Somehow, through osmosis of cultural mores, little boys learn what is necessary
to WALK LIKE A MAN.
“Defending
the Caveman”, a one-man comedy show, reminded me recently of the male mindset
and male speech. Men tend to get confused when women are verbose. Like their
canine counterparts, they look for tone of voice and body language because they
know that women don’t always say what they mean or mean what they say. Look at
classic passive-aggressive power struggles between men and women. Men have
difficulty arguing back, so they are more inclined to switch to
passive-aggressive mode. They don’t like taking orders from a woman, and so if
a woman nags a man to be home by five o’clock sharp, you can bet he’ll find
something to do until five-thirty. Passive-aggression is a man’s stock in
trade. Or he’ll take the opposite stance and just tell you to “fuck off”.
As
a rule, however, men tend to clean up their language when in mixed-gender
company, and that’s one of the main appeals of men-only clubs and teams. In
such an environment, they can blow off steam, scratch themselves, belch
outloud, insult each other with “dickhead” and “butt-wipe” and laugh. And still
remain good buddies. Imagine women going
up to their girlfriends with a greeting like “Hi, fatty” or “Still wearing that
old, ratty shirt?” That’d be the end of that friendship. With men, such insults
are just friendly talk, a sign of good-humored male-aggression and tolerance.
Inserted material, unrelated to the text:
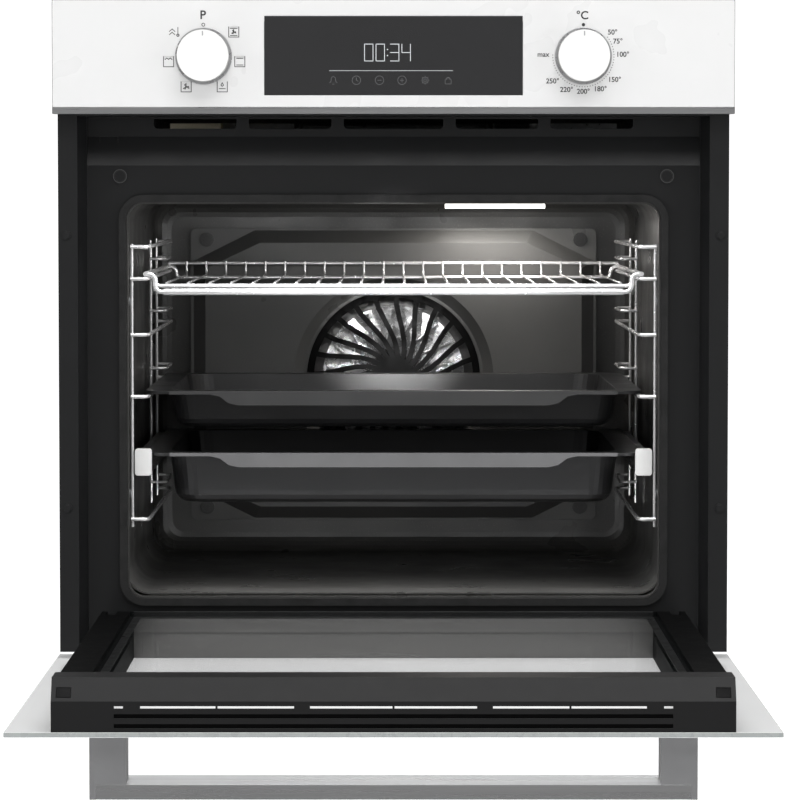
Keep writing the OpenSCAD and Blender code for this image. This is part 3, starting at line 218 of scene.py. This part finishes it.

Listen in on a men-only poker game. Or go see the musical, “Jersey Boys”. There’s a reason why men loved that musical
but hated “Mama Mia”.
Listen
to men when they don’t realize a woman is around. Very hard to do because their
sexual antennae always lets them know when a female is nearby or within
earshot. But if you can avoid being detected, just tune in to them and listen
with an open mind to their speech. It’s hilarious and, for a woman writer, quite
an education. Go ahead. Do it. You’ll see what I mean.